When you enter the park it looks pretty nice but as you walk along the paved trail you get a good dose of industrial city stuff and smells. We were determined though to see the whole park and try to find some birds. It paid off as we turned a corner and there was three large detention ponds with lots of birds. We saw a Glossy Ibis that we have never seen before. The paved trail ended at McKay Bay where there was a lot of dirt moving machines reshaping large areas of terrain. We later learned this is all part of a diversion channel that diverts large amounts of rain runoff into McKay Bay to prevent flooding. On the way out we found a boardwalk trail. The boardwalk had seen better days and you had to watch your step as it wound through a very large section of mangroves. It was kinda freaky since a lot of the mangroves seemed dead (from pollution?) and we were the only ones right out in the middle of it. The Admiral saw a woodpecker high up on a palm tree far away and told me to be still. I moved and the woodpecker flew. I got in trouble. I wondered if the asphalt re-cycling plant was responsible for killing the mangroves? Anyway we were happy to see a couple of new birds and just as we were walking back to our little truck the Admiral spotted a couple of songbirds to make the trip complete. On the way back to the marina I decided to take a little detour and drive through Harbour Island which is also located almost downtown Tampa. I thought we could find a little park there to eat our picnic lunch. Nope, almost the whole island is gated The general public can only drive on and immediately drive right back off, there are of course a few blocks of restaurants and shops which we saved for another day. We took our picnic next door to Davis Island and had our picnic at the marina there.

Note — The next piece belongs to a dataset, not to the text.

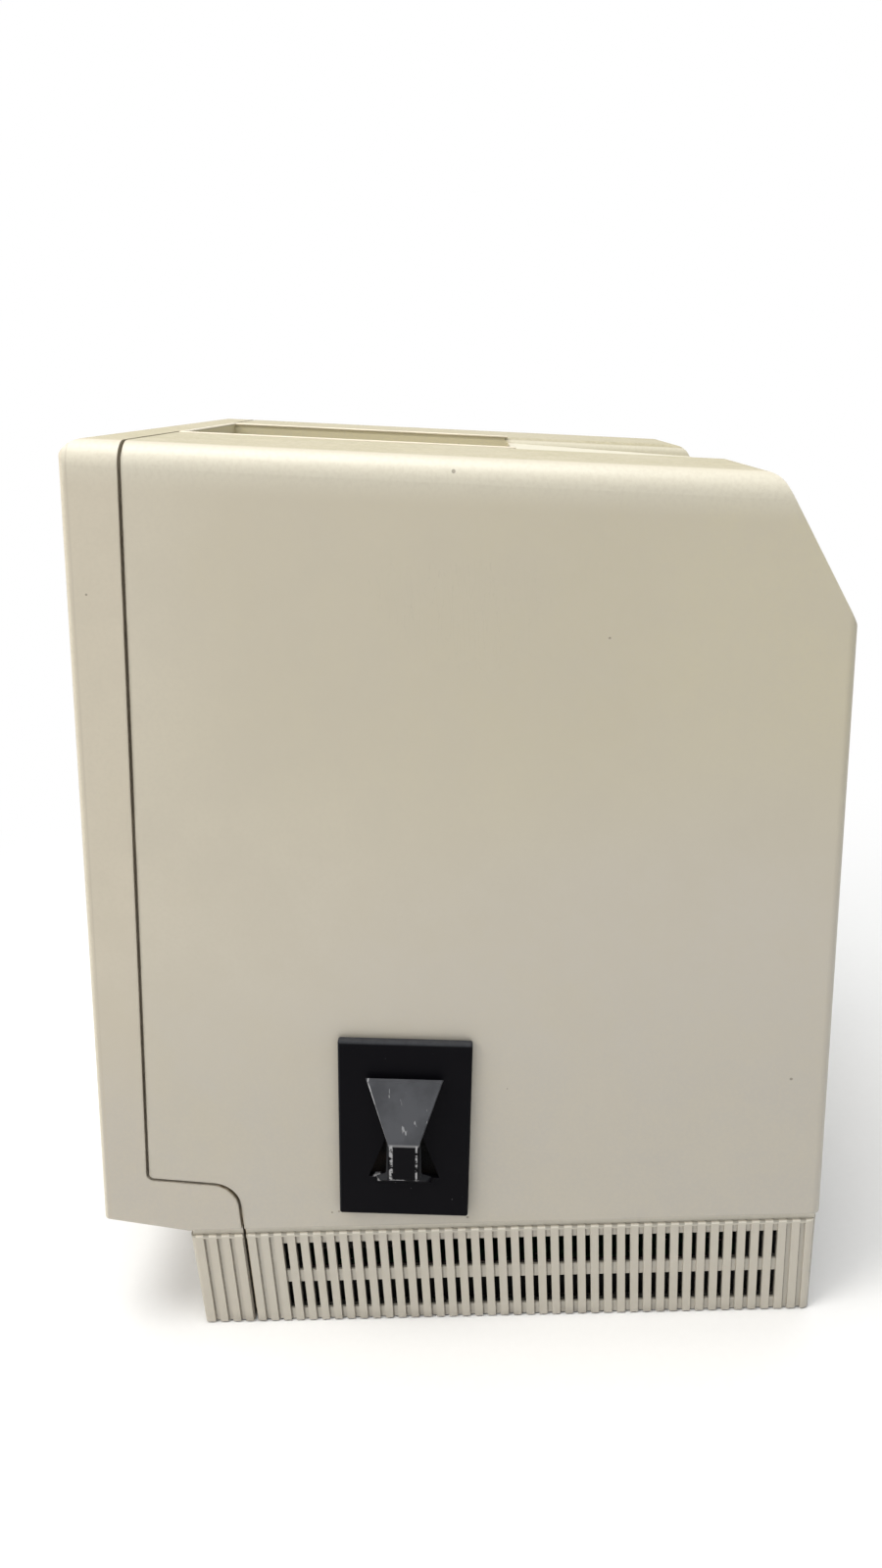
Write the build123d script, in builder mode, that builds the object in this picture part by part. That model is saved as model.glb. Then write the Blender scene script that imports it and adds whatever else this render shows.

The Admiral found the Tampa Bay Calendar website that list all the stuff going on around the area and of course we like to find almost free stuff to do since there is plenty of it around here. She decided we should go to the Tampa Lowry’s Park Zoo on $5 day
The Zoo was Voted #1 by Parents Magazine and had to wonder about that. I had never heard of the Tampa zoo anyway. Well I now know why it was voted number1 by Parents Magazine…it is because of $5.00 day when every baby momma and baby daddy and all there children (aka lots of germs) within a 100 mile range show up. We managed to bob and weave our way through the maze of strollers to find the areas of this really large Zoo that would interest us. We loved the Manatee exhibit. You could see them and their babies in a huge underwater viewing area. The Baby White Rhino was fun to see as well, it is now 11 months old. The entire African section was huge and all the animals looked very healthy with babies in most of the species groups. Since we have yet to see Pink Flamingos in the wild they were fun and we got to see Sandhill Cranes up close, we have only seen large flocks flying in the distance. My favorite, which definitely made this one of the best zoos I have seen, were the Siamang Gibbons:
These guys put on a big show and a zoo volunteer explained to us all about the sounds that were coming from these animals. The parents were teaching their young their families song. These monkeys were swinging high through the air with great ease. I love monkey’s and when they put on a show like this it made my day. I explained to the Admiral that when I was about 7 years (1958) old my family took a month trip to Florida and as we were leaving Florida somewhere on the West coast we stopped at a beach souvenir shop. They had small baby alligators for $1 and little spider monkey’s for $5. I wanted that monkey, my mother almost let me have it but I think my dad nixed it as he probably wondered what it would be like traveling all the way back to Texas in a car with a monkey. I still want a monkey, it could go up the mast and fix things.
Evening walks on the Marina Seawall
Each evening when the sun is almost down we take a stroll out to the end of the marina seawall. The sea breeze is always up, it is cool, the birds are out for their evening meal and the sunsets are always worth it. There are lots of mangroves where the birds love to feed at low tide. We got to see a very Little Blue Heron in its breeding colors that we have never seen before. The little island at near the end of the seawall is a small rookery and the Admiral has discovered a nesting family of Great Blue Herons so she likes to check on their progress. We thought there were just 2 babies but we discovered last night there are three.